Wann habe ich es kapiert? Es gab nicht diesen einen erleuchtenden Moment, in dem mir auf einmal klar wurde, was Fakt ist. Vielmehr war es ein Freilegen und Abschälen von Zweifeln, Ängsten und Sorgen, bis irgendwann die Gewissheit da war, dass all der Hass und die Wut auf mich und meinen Körper vom Transsein rührten. Vieles hat auf einmal Sinn ergeben, die ganzen Kämpfe, die Verzweiflung, das Falsch-Fühlen. Natürlich gab es vorher ab und an das Aufflackern einer Ahnung, sie ist jahrelang um mich herumgeschlichen, aber ich habe sie immer wieder weggedrückt, weil ich sie nicht verstanden habe. Weil ich Angst hatte. Weil ich todunglücklich war, dieses Unglück mir aber zumindest vertraut war und mir eine Art Sicherheit gegeben hat. An wen sollte ich mich wenden? Wie könnte das alles funktionieren mit der Transition? Selbst als ich eigentlich schon wusste, dass es für mich nur eine sinnvolle und wahre Richtung geben kann, habe ich mich noch gesträubt. Aber es gibt halt nur eine Wahrheit, die man leben kann, in meinem Fall war und ist es die, trans zu sein.

Und dann hast du es irgendwann uns, deinen Freund*innen mitgeteilt. Da hast du dir wieder ziemlich viele Gedanken gemacht, oder?

Du kennst mich, soziale Interaktion ist oftmals etwas sperrig und unhandlich für mich …Wie viele Gedanken über Gespräche ich mir im Vorfeld gemacht habe! Wären sie aus Stoff gewesen, hätte ich ganz Deutschland einen schönen Wintermantel nähen können. Ich erinnere mich, wie lange es in den ersten persönlichen Gesprächen gedauert hat, bis ich mein Anliegen über die Lippen gebracht habe. Zu sagen: Ich bin trans und das heißt das und das. Ein einziges Herumgedruckse und Gestotter. Ein Fehlen von Worten. Sehr anstrengend. Ich hatte wirklich überhaupt keinen Wortschatz, keine Werkzeuge, um zu sagen, was los ist.
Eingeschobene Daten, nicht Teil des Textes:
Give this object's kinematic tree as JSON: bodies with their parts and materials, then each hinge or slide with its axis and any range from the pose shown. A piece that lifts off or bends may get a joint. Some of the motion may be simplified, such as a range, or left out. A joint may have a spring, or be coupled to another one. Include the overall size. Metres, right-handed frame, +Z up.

Um es mir und allen Beteiligten etwas weniger qualvoll zu machen, habe ich einen Post für Facebook verfasst. Ich habe ein Bild von mir mit gephotoshopptem Schnurrbart hochgeladen und gesagt, dass mir nicht deswegen ein stolzer Schnurri wächst, weil das Berliner Trinkwasser verseucht ist, sondern weil ich trans bin. Und noch ein paar erklärende Zeilen. Das habe ich auf der Seite meiner Band und bei mir privat gepostet. Danach habe ich mein Handy ausgeschaltet, weil ich mich gefürchtet habe. Nach einem Tag habe ich den Mut aufgebracht, es wieder anzumachen. Entgegen meiner Erwartungen, war die Welt nicht untergegangen. Ganz im Gegenteil, die Reaktionen waren immens freundlich. Danach habe ich mir das Stammeln gespart und immer nur den Link zum Post geschickt, wenn ich es jemandem sagen musste. Ob das Berliner Trinkwasser wirklich okay ist, weiß ich tatsächlich gar nicht.
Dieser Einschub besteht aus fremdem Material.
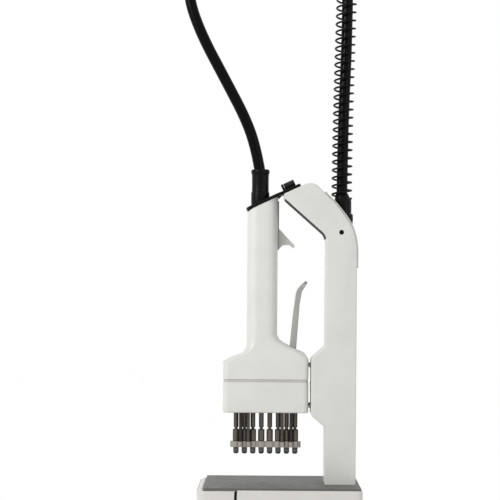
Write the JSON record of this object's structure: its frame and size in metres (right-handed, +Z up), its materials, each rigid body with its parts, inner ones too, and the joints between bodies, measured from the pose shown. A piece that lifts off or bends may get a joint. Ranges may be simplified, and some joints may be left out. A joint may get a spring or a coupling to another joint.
{
  "type": "screw cap recapper",
  "caption": "Hand-held multi-spindle screw cap recapper with trigger and ejector lever, hooked and docked on an arched bench stand with a spring-guarded cord.",
  "frame": {"origin": "middle of the base's footprint, on the bench", "axes": "+X to the right seen from the front, with the column at +X; +Y to the back; +Z up"},
  "size_m": [0.1933, 0.132, 0.7052],
  "materials": {
    "white_plastic": "fine satin",
    "dark_grey_plate": "fine texture",
    "steel_plate": "zinc plated",
    "polished_steel": "polished",
    "spindle_steel": "turned",
    "yoke_steel": "blackened",
    "black_rubber": "matt",
    "bit_plastic": "hard rubbery plastic",
    "cord_jacket": "smooth jacket",
    "spring_wire": "black spring steel",
    "plain_spring_wire": "bright wire",
    "black_plastic": "satin",
    "black_screws": "black oxide",
    "grey_plastic": "satin",
    "magnet_steel": "nickel plated",
    "deck_aluminium": "milled",
    "gear_brass": "cut teeth",
    "motor_steel": "plain can",
    "board": "glass fibre board"
  },
  "bodies": {
    "stand": {"base_housing": "white_plastic", "base_end_cap": "white_plastic", "base_top_plate": "dark_grey_plate", "base_steel_plate": "steel_plate", "rubber_feet": "black_rubber", "power_inlet": "black_plastic", "column_post": "steel_plate", "column_front_shell": "white_plastic", "column_rear_shell": "white_plastic", "column_screws": "black_screws", "arm_cap": "white_plastic", "arm_liner": "black_rubber", "dock_magnets": "magnet_steel", "dock_bumpers": "black_rubber", "spring_boot": "black_rubber", "cord_spring": "spring_wire", "cord": "cord_jacket"},
    "handpiece": {"handle_front_shell": "white_plastic", "handle_rear_shell": "white_plastic", "head_lower_cover": "white_plastic", "top_plate": "black_plastic", "cord_gland": "black_plastic", "drive_motor": "motor_steel", "gear_deck_lower": "deck_aluminium", "gear_deck_upper": "deck_aluminium", "control_board": "board", "trigger_bezel": "black_plastic", "lever_pin": "polished_steel", "housing_screws": "black_screws", "return_springs": "plain_spring_wire"},
    "trigger": {"trigger": "grey_plastic"},
    "lever": {"ejector_lever": "grey_plastic"},
    "ejector": {"ejector_plate": "deck_aluminium", "ejector_yoke": "yoke_steel", "guide_rods": "polished_steel"},
    "knob": {"mode_knob": "black_plastic"},
    "spindle_1": {"spindle_1": "spindle_steel", "driver_bit_1": "bit_plastic"},
    "spindle_2": {"spindle_2": "spindle_steel", "driver_bit_2": "bit_plastic"},
    "spindle_3": {"spindle_3": "spindle_steel", "driver_bit_3": "bit_plastic"},
    "spindle_4": {"spindle_4": "spindle_steel", "driver_bit_4": "bit_plastic", "drive_shaft": "polished_steel"},
    "spindle_5": {"spindle_5": "spindle_steel", "driver_bit_5": "bit_plastic"},
    "spindle_6": {"spindle_6": "spindle_steel", "driver_bit_6": "bit_plastic"},
    "spindle_7": {"spindle_7": "spindle_steel", "driver_bit_7": "bit_plastic"},
    "spindle_8": {"spindle_8": "spindle_steel", "driver_bit_8": "bit_plastic"},
    "idler_1": {"idler_gear_1": "gear_brass"},
    "idler_2": {"idler_gear_2": "gear_brass"},
    "idler_3": {"idler_gear_3": "gear_brass"},
    "idler_4": {"idler_gear_4": "gear_brass"},
    "idler_5": {"idler_gear_5": "gear_brass"},
    "idler_6": {"idler_gear_6": "gear_brass"},
    "idler_7": {"idler_gear_7": "gear_brass"}
  },
  "joints": [
    {"name": "handpiece_undock", "type": "slide", "parent": "stand", "child": "handpiece", "axis": [-1, 0, 0], "range_m": [0, 0.12]},
    {"name": "trigger_pull", "type": "slide", "parent": "handpiece", "child": "trigger", "axis": [-1, 0, 0], "range_m": [0, 0.0035], "stiffness_N_per_m": 400, "springref_m": -0.002},
    {"name": "lever_squeeze", "type": "hinge", "parent": "handpiece", "child": "lever", "pos_m": [0.014, 0, 0.172], "axis": [0, -1, 0], "range_deg": [0, 12], "stiffness_Nm_per_rad": 0.34, "springref_deg": -11.46},
    {"name": "ejector_drop", "type": "slide", "parent": "handpiece", "child": "ejector", "axis": [0, 0, -1], "range_m": [0, 0.005], "deforming": ["return_springs"]},
    {"name": "knob_turn", "type": "hinge", "parent": "handpiece", "child": "knob", "pos_m": [0.00211, 0, 0.35993], "axis": [0.9063, 0, 0.4226], "range_deg": [-135, 135]},
    {"name": "spindle_1_spin", "type": "hinge", "parent": "handpiece", "child": "spindle_1", "pos_m": [-0.0465, 0, 0.13], "axis": [0, 0, 1], "continuous": true},
    {"name": "spindle_2_spin", "type": "hinge", "parent": "handpiece", "child": "spindle_2", "pos_m": [-0.0375, 0, 0.13], "axis": [0, 0, 1], "continuous": true},
    {"name": "spindle_3_spin", "type": "hinge", "parent": "handpiece", "child": "spindle_3", "pos_m": [-0.0285, 0, 0.13], "axis": [0, 0, 1], "continuous": true},
    {"name": "spindle_4_spin", "type": "hinge", "parent": "handpiece", "child": "spindle_4", "pos_m": [-0.0195, 0, 0.13], "axis": [0, 0, 1], "continuous": true},
    {"name": "spindle_5_spin", "type": "hinge", "parent": "handpiece", "child": "spindle_5", "pos_m": [-0.0105, 0, 0.13], "axis": [0, 0, 1], "continuous": true},
    {"name": "spindle_6_spin", "type": "hinge", "parent": "handpiece", "child": "spindle_6", "pos_m": [-0.0015, 0, 0.13], "axis": [0, 0, 1], "continuous": true},
    {"name": "spindle_7_spin", "type": "hinge", "parent": "handpiece", "child": "spindle_7", "pos_m": [0.0075, 0, 0.13], "axis": [0, 0, 1], "continuous": true},
    {"name": "spindle_8_spin", "type": "hinge", "parent": "handpiece", "child": "spindle_8", "pos_m": [0.0165, 0, 0.13], "axis": [0, 0, 1], "continuous": true},
    {"name": "idler_1_spin", "type": "hinge", "parent": "handpiece", "child": "idler_1", "pos_m": [-0.042, 0.00536, 0.13], "axis": [0, 0, 1], "continuous": true},
    {"name": "idler_2_spin", "type": "hinge", "parent": "handpiece", "child": "idler_2", "pos_m": [-0.033, 0.00536, 0.13], "axis": [0, 0, 1], "continuous": true},
    {"name": "idler_3_spin", "type": "hinge", "parent": "handpiece", "child": "idler_3", "pos_m": [-0.024, 0.00536, 0.13], "axis": [0, 0, 1], "continuous": true},
    {"name": "idler_4_spin", "type": "hinge", "parent": "handpiece", "child": "idler_4", "pos_m": [-0.015, 0.00536, 0.13], "axis": [0, 0, 1], "continuous": true},
    {"name": "idler_5_spin", "type": "hinge", "parent": "handpiece", "child": "idler_5", "pos_m": [-0.006, 0.00536, 0.13], "axis": [0, 0, 1], "continuous": true},
    {"name": "idler_6_spin", "type": "hinge", "parent": "handpiece", "child": "idler_6", "pos_m": [0.003, 0.00536, 0.13], "axis": [0, 0, 1], "continuous": true},
    {"name": "idler_7_spin", "type": "hinge", "parent": "handpiece", "child": "idler_7", "pos_m": [0.012, 0.00536, 0.13], "axis": [0, 0, 1], "continuous": true}
  ],
  "couplings": [
    {"joint": "ejector_drop", "follows": "lever_squeeze", "m_per_rad": 0.02387},
    {"joint": "spindle_1_spin", "follows": "spindle_4_spin", "ratio": 1},
    {"joint": "spindle_2_spin", "follows": "spindle_4_spin", "ratio": 1},
    {"joint": "spindle_3_spin", "follows": "spindle_4_spin", "ratio": 1},
    {"joint": "spindle_5_spin", "follows": "spindle_4_spin", "ratio": 1},
    {"joint": "spindle_6_spin", "follows": "spindle_4_spin", "ratio": 1},
    {"joint": "spindle_7_spin", "follows": "spindle_4_spin", "ratio": 1},
    {"joint": "spindle_8_spin", "follows": "spindle_4_spin", "ratio": 1},
    {"joint": "idler_1_spin", "follows": "spindle_4_spin", "ratio": -1},
    {"joint": "idler_2_spin", "follows": "spindle_4_spin", "ratio": -1},
    {"joint": "idler_3_spin", "follows": "spindle_4_spin", "ratio": -1},
    {"joint": "idler_4_spin", "follows": "spindle_4_spin", "ratio": -1},
    {"joint": "idler_5_spin", "follows": "spindle_4_spin", "ratio": -1},
    {"joint": "idler_6_spin", "follows": "spindle_4_spin", "ratio": -1},
    {"joint": "idler_7_spin", "follows": "spindle_4_spin", "ratio": -1}
  ]
}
Was mir in der Rückschau auffällt: Eigentlich hast du es erst gesagt, als du diese Wahrheit für dich sicher wusstest. Weil dir klar war, dass wir dir vorher keine Hilfe sein würden, oder warum?

Ich wusste selbst nicht, was ich machen soll oder wie eine Hilfe hätte aussehen können. Vermutlich habe ich es aufgrund meiner Angst, wie ihr reagieren oder was ihr davon halten würdet, hinausgezögert. Woher sollte ich wissen, was ihr denkt, was ihr erwidert? Es stimmt, dass ich zu Katastrophenszenarien neige, aber dennoch: Was, wenn sich alle von mir abgewendet hätten? Wenn mein Leben sich komplett verkantet und ich schlussendlich ganz alleine dagestanden hätte? Ohne Freund*innen, Arbeit, irgendeine Form des Zusammenhalts? Es hat mich maximale Überwindung gekostet, es den Leuten zu sagen, mich mit den Reaktionen auseinanderzusetzen und letztlich auch einzelne Personen oder Umstände zurückzulassen. Aber es ging nicht anders. Und ich möchte noch etwas anmerken: Die Gewinne übersteigen heute die Verluste bei Weitem.